Friday, June 29, 2007

Neither nor

Just a thought in passing...

The reason why the fundamental principles of Japan's security alliance with the United States must undergo change is not the rise of China, the Revolution in Military Affairs, the transformation of the technological base of terrorism (or as Thomas Friedman put it so many years ago, the rise of the Superempowered Angry Young Man) or even the rebirth of nationalism in Japan/East Asia (Where did it go? When did it leave?).

It is that the fundamental security tradeoff has not functioned since at least 1991.

Under the Yoshida Doctrine, Japan would forego becoming a normal nation-state, giving up the ability to defend its own territory. Freed of the burdens of defense, Japan would run circles around the rest of the world in terms of the pace of its economic development.

Oh, on occasion Japan would have to pull out its checkbook and pay for something: a hydroelectric project here, a liberation of Kuwait there. For the most part, however, Japan would stay out of the military power racket and would instead concentrate on becoming rich.

The qualified syllogism promised the Japanese people was:

If virtually no military expenditures in Japan, then no international dignity. However, economic prosperity.

Somehow through long years of the Lost Decade in Japan and the Clinton prosperity the breakdown of the syllogism seems to have passed unnoticed (If somebody can prove otherwise, please send me the reference - MTC).

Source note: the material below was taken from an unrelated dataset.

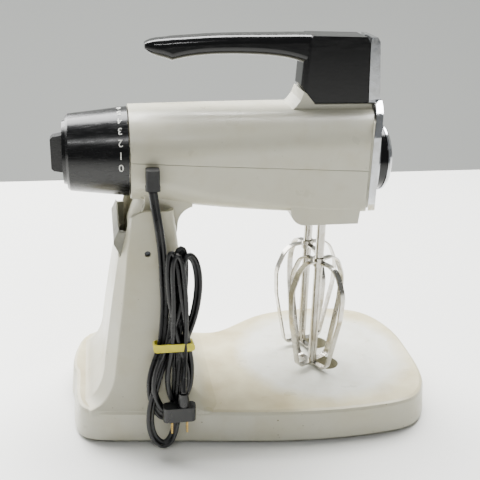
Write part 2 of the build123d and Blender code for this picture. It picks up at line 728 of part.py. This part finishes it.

But the syllogism clearly no longer held...because it was not guns or butter. In the 1990s and even now, the Americans could have guns AND respect AND butter--lots of butter, 4% annual GDP growth with low inflation butter.

In Japan, by contrast, it was NO guns and NO respect and NO butter--year after year after year.

Where was the prosperity? If the Yoshida Doctrine were a viable description of reality, after a short dip due to that unfortunate bout of over-investment in 1986-89, Japan's economy should have continues its Vogelian march to hypremacy.

Instead, Japan became the world's economic anorexic--and the United States, a hyperpower.

Yet even now, sixteen years down the line, the Yoshida tradeoff rules as the master narrative underpinning all discussion of Japan's security options.